The living conditions for the vast majority have deteriorated under Obama, as the direct and intended result of the policies pursued by the administration. For example, Clinton neglected to inform her listeners that the record profits in the American auto industry are due to massive wage and benefit reductions enforced by the Obama administration's restructuring of the industry in 2009, including cutting wages in half for new hires. Living standards have been literally thrown back a century, with new hires at Ford earning less in real terms than their great-grandfathers in 1914.

To the extent that employment figures have recovered, this is largely due to the prevalence after the recession of low wage and part-time jobs, which has been described as the “new normal” for the indefinite future. Meanwhile, millions of workers have responded to discouraging job prospects by dropping out of the workforce altogether, producing a labor force participation rate that is among the lowest on record.

And as far the health care is concerned, the Affordable Care Act (otherwise known as Obamacare) was a pro-corporate piece of legislation designed from the beginning to force workers off their employer-sponsored health care plans, the most common means through which Americans receive health care, and onto substandard plans on insurance “exchanges.”

Despite the faux-populism which characterized the speeches, what was most noteworthy was the near-complete absence of any appeal to the popular anger over deteriorating social conditions which found expression in the unexpected successes of the campaigns of the self-described “democratic socialist” Bernie Sanders and the right-wing billionaire demagogue Donald Trump.

Outside of a few perfunctory remarks about college tuition and a pledge to raise the minimum wage by an unspecified amount, they made no proposals to address the social distress facing tens of millions of Americans. Rebuffing Republican candidate Donald Trump’s slogan “make America great again,” which he has used to channel social distress behind his right-wing campaign, Obama reiterated his complacent declaration that “America is really great” right now.

Both speakers sought to palm off the administration’s attacks on the working class as “progressive” and promised more of the same if Clinton is elected. This is a further indication that Clinton is jettisoning the issues of poverty and social inequality, now that Sanders’ campaign has been dispatched with. Instead, she is planning to run her campaign in the general election on the basis of an appeal to sections of the military-intelligence apparatus and the Republican Party who are opposed to Trump’s candidacy.

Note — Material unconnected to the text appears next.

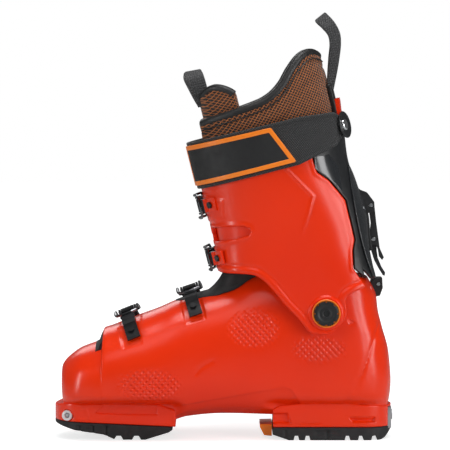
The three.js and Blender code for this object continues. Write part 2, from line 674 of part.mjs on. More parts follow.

Significantly, Obama declared that the November election “isn’t even really a choice between left and right or Democrat and Republican … [but] whether we are going to cling to some imaginary past or whether we’re going to reach for the future.”

With regards to the real axis of Clinton’s general election campaign, the most important and revealing moment came when Obama, a half hour into his speech, finally turned his attention to foreign policy. Reiterating Clinton’s declaration that Trump is “unqualified and temperamentally unfit” to serve as the country’s commander in chief, Obama touted Clinton’s experience as secretary of state, where she played a leading role in the crimes of American imperialism.

Specifically singling out Clinton’s role in the planning of the assassination of Osama bin Laden, Obama declared that Clinton “understands that we can’t retreat from a world that needs American leadership. That’s why she offers a smarter approach that uses every element of American power.” This is an appeal to the military-intelligence apparatus against Trump’s occasional flirtations with isolationism and the erratic character of his foreign policy declarations overall.

Obama continued: “She’ll deploy diplomacy whenever possible, but she also knows what it takes to be a commander in chief, and I know she will never hesitate to use force when it is necessary.” Given the enormous escalation of American militarism under Obama, who has backed devastating civil wars in the Middle East and has brought the United States to the brink of war with Russia and China, this endorsement should be taken as a serious warning.

Obama finally closed his remarks by declaring, “I have run my last campaign, and I couldn’t be prouder of the things we’ve done together, but I’m ready to pass the baton and I know that Hillary Clinton is going to take it.” There could hardly be a stronger indictment of Clinton as the personification of the corporate-controlled political establishment.